__GIVEN TASK__
Repeat everything from the line holding "---- put the" to the line holding "cad_parts[node].hide_render = cad_parts[node].hide_viewport", inclusive, exactly. Leave out the rest.

__SOURCE DATA__
┌────────

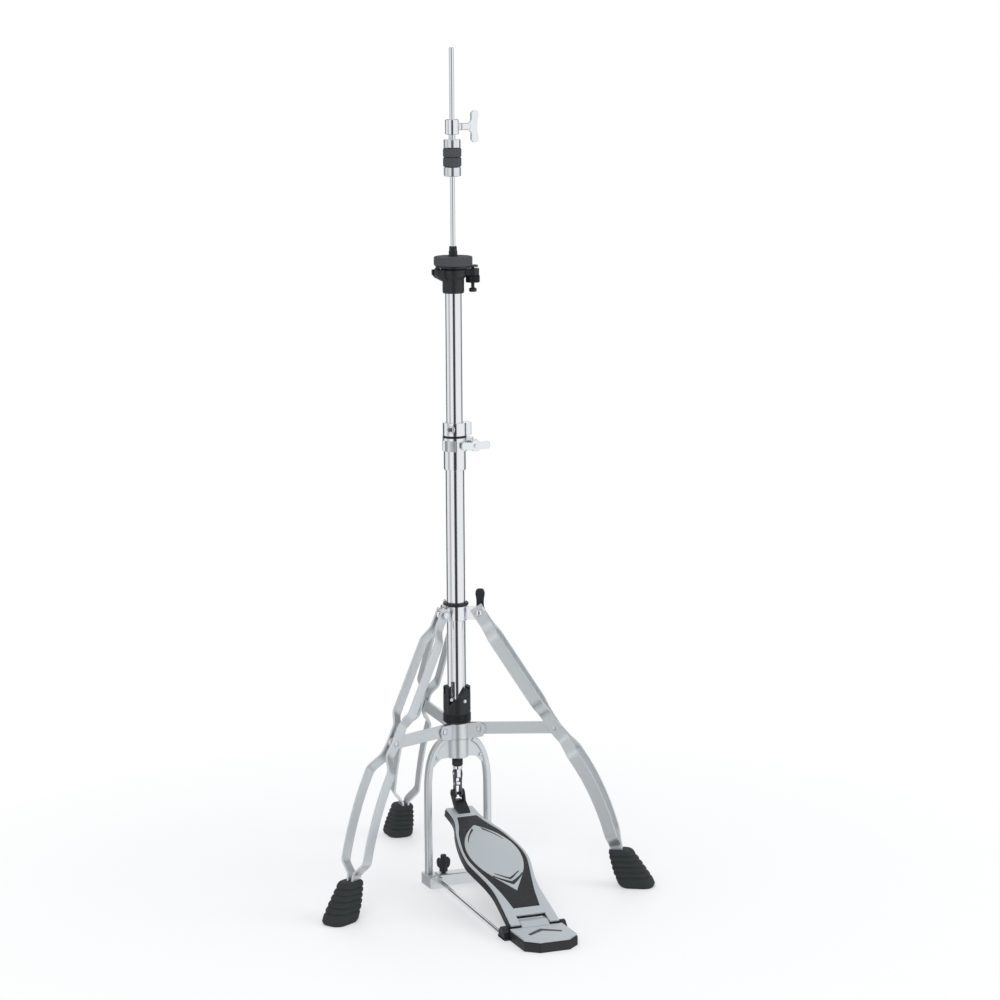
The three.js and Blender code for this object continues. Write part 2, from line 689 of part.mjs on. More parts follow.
const barEnd = 35.2;
const spurX = 30;
const spurY = -13;
const rodStart = [33, -10, 7];
const rodEnd = [39.4, -259.5, 4.6];
function radiusRod(side, r, extra) {
  const a = new THREE.Vector3(side * rodStart[0], rodStart[1] + extra, rodStart[2]);
  const b = new THREE.Vector3(side * rodEnd[0], rodEnd[1] - extra, rodEnd[2]);
  const g = disc(r, 0, a.distanceTo(b), 14);
  const turn = new THREE.Quaternion().setFromUnitVectors(
    new THREE.Vector3(0, 0, 1), b.clone().sub(a).normalize());
  g.applyQuaternion(turn);
  g.translate(a.x, a.y, a.z);
  return g;
}
const footBlock = (side) => plateXY([
  [barEnd - 2, -30], [48, -30], [50, -28], [50, 7], [48, 9], [barEnd + 2, 9], [barEnd - 1, 6],
  [barEnd - 2, -4],
].map(([x, y]) => [side * x, y]), 0, BASE_H);
add("crossbar", cut(
  join(box(-barEnd, barEnd, -22, -4.5, 0, BASE_H + 2), footBlock(-1), footBlock(1)),
  box(-20, 20, -19.5, -7, -1, BASE_H - 0.5),
  moved(disc(3 + GAP, -1, 30, 12), -spurX + 4, spurY, 0),
  moved(disc(3 + GAP, -1, 30, 12), spurX - 4, spurY, 0),
  radiusRod(-1, RADIUS_ROD_R + GAP, 1),
  radiusRod(1, RADIUS_ROD_R + GAP, 1),
), SATIN);
for (const [side, name] of [[-1, "left"], [1, "right"]]) {
  add(`radius_rod_${name}`, radiusRod(side, RADIUS_ROD_R, 0), CHROME);
  const spur = turned([
    [0, 0.6], [1, 0.6], [3, 4], [3, 17.5], [5.6, 17.8], [5.6, 31], [4, 32.5], [4, 41], [0, 41],
  ], 12);
  const grip = box(-9, 9, -2.4, 2.4, 22, 37);
  add(`spur_${name}`, moved(join(spur, grip), side * (spurX - 4), spurY, 0), BLACK);
}

// ---- heel plate and hinge ---------------------------------------------------------------------------
const [hingeY, hingeZ] = HINGE;
const heelOutline = (half, front, tongue, lip) => [
  [-20, front], [20, front], [half, front + 14], [half, hingeY - 10], [tongue, hingeY - 10],
  [tongue, lip], [-tongue, lip], [-tongue, hingeY - 10], [-half, hingeY - 10], [-half, front + 14],
];
const heelSide = (low, top) => [
  [HEEL_Y - 2, low], [0, low], [0, top + 5], [hingeY - 3, top + 5], [hingeY - 11, top],
  [HEEL_Y - 2, top],
];
const lipY = hingeY + 8.8;
add("heel_base", cut(
  join(
    common(plateXY(heelOutline(HEEL_HALF, HEEL_Y, TONGUE_HALF, lipY), -1, 40),
      plateYZ(heelSide(0, 12), -60, 60)),
    box(-43, 43, hingeY - 11, hingeY + 12, 0, 3),
    box(-43, -35.4, hingeY - 9, hingeY + 10, 0, hingeZ + 5),
    box(35.4, 43, hingeY - 9, hingeY + 10, 0, hingeZ + 5),
  ),
  barX(2.5 + GAP, -50, 50, hingeY, hingeZ),
  radiusRod(-1, RADIUS_ROD_R + GAP, GAP),
  radiusRod(1, RADIUS_ROD_R + GAP, GAP),
), BLACK);
add("heel_plate", common(
  plateXY(heelOutline(HEEL_HALF - 0.8, HEEL_Y + 0.8, TONGUE_HALF - 0.4, lipY - 0.4), -1, 40),
  plateYZ([
    [HEEL_Y - 2, 12 + GAP], [hingeY - 11, 12 + GAP], [hingeY - 3, 17 + GAP], [0, 17 + GAP],
    [0, 19.8], [hingeY - 3.2, 19.8], [hingeY - 11.2, 14.8], [HEEL_Y - 2, 14.8],
  ], -60, 60),
), SILVER);
add("hinge_pin", barX(2.5, -44, 44, hingeY, hingeZ), DARK);

// ---- footboard ------------------------------------------------------------------------------------------
const BOARD_HALF = [
  [-6, 33.5], [23, 32.5], [41, 31.8], [63, 31.6], [81, 33.6], [98, 37], [116, 41], [131, 43],
  [149, 42.2], [168, 39.6], [186, 36], [205, 31], [219, 26.2], [231, 22.6], [246, 20.2], [274, 19.5],
];
const INLAY_HALF = [
  [26, 18], [56, 22.3], [86, 29], [112, 35.5], [126, 38.2], [139, 39.2], [152, 38.4], [167, 36],
  [197, 29], [221, 20], [245, 13.5],
];
const BADGE_HALF = [
  [60, 0.4], [76, 10], [93, 20.5], [110, 28.6], [128, 33.4], [146, 34.8], [168, 31.8], [190, 23],
  [205, 13], [219, 0.4],
];
const tilt = rad(BOARD_DEG);
const bow = (s) => Math.max(0, 4 * BOARD_BOW * (s / BOARD_END) * (1 - s / BOARD_END));
const boardPoint = (x, s, n) => [
  x,
  hingeY + s * Math.cos(tilt) - (n + bow(s)) * Math.sin(tilt),
  hingeZ + s * Math.sin(tilt) + (n + bow(s)) * Math.cos(tilt),
];
function boardSlab(table, from, to, shrink, n0, n1, steps) {
  const marks = new Set([from, to]);
  table.forEach(([s]) => {
    if (s > from && s < to) marks.add(s);
  });
  for (let i = 1; i < steps; i += 1) marks.add(from + ((to - from) * i) / steps);
  return loft([...marks].sort((a, b) => a - b).map((s) => {
    const w = Math.max(along(table, s) - shrink, 0.2);
    return [boardPoint(-w, s, n0), boardPoint(w, s, n0), boardPoint(w, s, n1), boardPoint(-w, s, n1)];
  }));
}
const plateLowN = BOARD_TOP - PLATE_T;
const bodyTopN = plateLowN - GAP;
const straight = (half) => [[-20, half], [300, half]];
const knuckle = barX(7.4, -33.5, 33.5, hingeY, hingeZ);
add("footboard_body", cut(
  join(boardSlab(BOARD_HALF, BOARD_START, BOARD_END, 0, -2.5, bodyTopN, 18), knuckle),
  boardSlab(BOARD_HALF, 18, BOARD_END - 8, 3.2, -8, 3.6, 14),
  boardSlab(straight(TONGUE_HALF + 0.6), -20, 12.5, 0, -20, 20, 2),
  boardSlab(BOARD_HALF, -20, 60, -2, bodyTopN, 30, 4),
  barX(2.5 + GAP, -50, 50, hingeY, hingeZ),
), BLACK);
add("footboard_plate", cut(
  boardSlab(BOARD_HALF, BOARD_START + 0.4, BOARD_END - 0.4, 0.7, plateLowN, BOARD_TOP, 18),
  boardSlab(INLAY_HALF, 26, 245, 0, 0, 20, 12),
  boardSlab(straight(TONGUE_HALF + 0.6), -20, 12.5, 0, -20, 20, 2),
), SILVER);
add("footboard_inlay", cut(
  boardSlab(INLAY_HALF, 26 + GAP, 245 - GAP, GAP, plateLowN, BOARD_TOP - 0.4, 12),
  boardSlab(BADGE_HALF, 60, 219, 0, 0, 20, 12),
), BLACK);
add("footboard_badge", boardSlab(BADGE_HALF, 60 + 1, 219 - 1, GAP, plateLowN, BOARD_TOP, 12), SILVER);

// ---- toe bracket and chain link ------------------------------------------------------------------------------
const toeSeat = (s) => boardPoint(0, s, BOARD_TOP + GAP).slice(1);
const toeFork = cut(
  plateYZ([
    toeSeat(252), toeSeat(260), toeSeat(271), ...arc(0, TOE_PIN_Z, 6.2, 0, 180, 8), [-9, TOE_PIN_Z - 9],
    [-20, TOE_PIN_Z - 16],
  ], -8.5, 8.5),
  box(-5.6, 5.6, -30, 20, TOE_PIN_Z - 8, TOE_PIN_Z + 20),
);
add("toe_bracket", join(toeFork, barX(2, -9.6, 9.6, 0, TOE_PIN_Z, 12)), BLACK);
const linkOutline = [
  ...arc(0, LINK_PIN_Z, 5.8, 0, 180, 8), [-3.6, (TOE_PIN_Z + LINK_PIN_Z) / 2],
  ...arc(0, TOE_PIN_Z, 5.8, 180, 360, 8), [3.6, (TOE_PIN_Z + LINK_PIN_Z) / 2],
];
for (const [side, name] of [[-1, "left"], [1, "right"]]) {
  const [x0, x1] = side > 0 ? [3.1, 5.1] : [-5.1, -3.1];
  add(`link_plate_${name}`, cut(
    plateYZ(linkOutline, x0, x1),
    barX(2.2 + GAP, -9, 9, 0, LINK_PIN_Z, 12),
    barX(2.9, -9, 9, 0, TOE_PIN_Z, 12),
  ), DARK);
}
add("clevis", join(
  cut(disc(6.5, LINK_PIN_Z + 3.5, LINK_PIN_Z + 11, 24), disc(ROD_R + GAP, LINK_PIN_Z + 6.5, LINK_PIN_Z + 12, 16),
    box(-7, -2.7, -7, 7, LINK_PIN_Z, LINK_PIN_Z + 6.3), box(2.7, 7, -7, 7, LINK_PIN_Z, LINK_PIN_Z + 6.3)),
  box(-2.7, 2.7, -5, 5, LINK_PIN_Z - 6.5, LINK_PIN_Z + 4.9),
  barX(2.2, -6.4, 6.4, 0, LINK_PIN_Z, 12),
), CHROME);
add("rod_stop", ring(ROD_R + GAP, 7.25, LINK_PIN_Z + 11 + GAP, LINK_PIN_Z + 20.5, 24), BLACK);

// ---- put the footprint on the origin ----------------------------------------------------------------------------
const extent = new THREE.Box3().setFromObject(group);
const centre = extent.getCenter(new THREE.Vector3());
for (const mesh of group.children) {
  mesh.geometry.translate(-centre.x, -centre.y, -extent.min.z);
}

export default group;
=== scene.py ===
"""Looks of a hi-hat stand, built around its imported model."""

import math

import bpy
from mathutils import Matrix, Vector, noise
from mathutils.geometry import tessellate_polygon


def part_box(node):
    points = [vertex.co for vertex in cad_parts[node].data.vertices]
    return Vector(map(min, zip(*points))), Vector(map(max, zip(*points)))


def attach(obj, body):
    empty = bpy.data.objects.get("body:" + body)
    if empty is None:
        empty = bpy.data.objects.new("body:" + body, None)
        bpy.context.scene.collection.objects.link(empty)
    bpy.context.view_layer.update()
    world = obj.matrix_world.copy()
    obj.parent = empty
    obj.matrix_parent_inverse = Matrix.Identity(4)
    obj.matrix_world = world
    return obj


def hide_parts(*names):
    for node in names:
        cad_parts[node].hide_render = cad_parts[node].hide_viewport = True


bl_info = {
    "name": "Hi-hat stand",
    "version": (1, 0, 0),
    "blender": (4, 5, 0),
    "location": "View3D > Sidebar > Stand",
    "description": "Builds the visible pieces of a hi-hat stand and its studio",
    "category": "Add Mesh",
}

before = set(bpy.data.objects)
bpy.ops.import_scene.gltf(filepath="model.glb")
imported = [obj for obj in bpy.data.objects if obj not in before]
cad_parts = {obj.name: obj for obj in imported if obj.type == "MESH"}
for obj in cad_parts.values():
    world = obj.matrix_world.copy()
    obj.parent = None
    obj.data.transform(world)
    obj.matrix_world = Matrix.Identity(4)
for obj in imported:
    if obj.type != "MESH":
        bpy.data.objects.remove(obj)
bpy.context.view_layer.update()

MM = 0.001
AXIS_Y = (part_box("pull_rod")[0][1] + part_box("pull_rod")[1][1]) / 2
LEG_ANGLES = {"left": 210, "right": 330, "back": 90}
LEG_PIVOT = (30.4, 365.0)
STRUT_PIVOT = (31.0, 209.0)
STRUT_END = (130.7, 212.8)
HINGE = (-263.0, 11.0)
BOARD_TILT = math.radians(17.2)
BOARD_END = 274.0
BOARD_TOP = 9.5
BOARD_BOW = 9.0
CAM_WALL = 214.0
CAMERA_BEARING = -20.77
CAMERA_YAW = 0.84
CAMERA_PITCH = 9.649
CAMERA_ROLL = -0.356
CAMERA_DISTANCE = 4000
CAMERA_HEIGHT = 1193.5
CAMERA_LENS = 111.67
ROOM_FRONT = 180 + CAMERA_BEARING
FLOOR_RADIUS = 3.0


# ---- geometry ---------------------------------------------------------------

def turn(degrees, axis="Z"):
    return Matrix.Rotation(math.radians(degrees), 4, axis)


def shift(x, y, z):
    return Matrix.Translation((x, y, z))


ALONG_X = turn(90, "Y")
ALONG_Y = turn(-90, "X")


def arc(cx, cy, r, start, end, steps):
    return [
        (
            cx + r * math.cos(math.radians(start + (end - start) * i / steps)),
            cy + r * math.sin(math.radians(start + (end - start) * i / steps)),
        )
        for i in range(steps + 1)
    ]


def rounded(x0, x1, y0, y1, r, steps=5):
    """Rectangle outline with round corners."""
    return (
        arc(x1 - r, y0 + r, r, -90, 0, steps)
        + arc(x1 - r, y1 - r, r, 0, 90, steps)
        + arc(x0 + r, y1 - r, r, 90, 180, steps)
        + arc(x0 + r, y0 + r, r, 180, 270, steps)
    )


def circle(cx, cy, r, steps=32):
    return arc(cx, cy, r, 0, 360, steps)[:-1]


def star(r, depth, count):
    """Outline of a straight-knurled rim."""
    points = []
    for i in range(count):
        for part, radius in ((0.0, r), (0.3, r), (0.5, r - depth), (0.8, r - depth)):
            a = math.tau * (i + part) / count
            points.append((radius * math.cos(a), radius * math.sin(a)))
    return points


def closed(points, steps=6):
    """Smooth closed outline through points."""
    pts = [Vector(p) for p in points]
    n = len(pts)
    out = []
    for i in range(n):
        p0, p1, p2, p3 = (pts[(i + k) % n] for k in (-1, 0, 1, 2))
        for j in range(steps):
            t = j / steps
            out.append(tuple((
                p1 * 2 + (p2 - p0) * t + (p0 * 2 - p1 * 5 + p2 * 4 - p3) * t * t
                + (p1 * 3 - p0 - p2 * 3 + p3) * t ** 3) / 2))
    return out


def mirrored(points):
    """Half an outline on the positive side of the second axis, made whole."""
    return points + [(a, -b) for a, b in reversed(points)]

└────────

__ANSWER TO THIS EXERCISE__
// ---- put the footprint on the origin ----------------------------------------------------------------------------
const extent = new THREE.Box3().setFromObject(group);
const centre = extent.getCenter(new THREE.Vector3());
for (const mesh of group.children) {
  mesh.geometry.translate(-centre.x, -centre.y, -extent.min.z);
}

export default group;
=== scene.py ===
"""Looks of a hi-hat stand, built around its imported model."""

import math

import bpy
from mathutils import Matrix, Vector, noise
from mathutils.geometry import tessellate_polygon


def part_box(node):
    points = [vertex.co for vertex in cad_parts[node].data.vertices]
    return Vector(map(min, zip(*points))), Vector(map(max, zip(*points)))


def attach(obj, body):
    empty = bpy.data.objects.get("body:" + body)
    if empty is None:
        empty = bpy.data.objects.new("body:" + body, None)
        bpy.context.scene.collection.objects.link(empty)
    bpy.context.view_layer.update()
    world = obj.matrix_world.copy()
    obj.parent = empty
    obj.matrix_parent_inverse = Matrix.Identity(4)
    obj.matrix_world = world
    return obj


def hide_parts(*names):
    for node in names:
        cad_parts[node].hide_render = cad_parts[node].hide_viewport = True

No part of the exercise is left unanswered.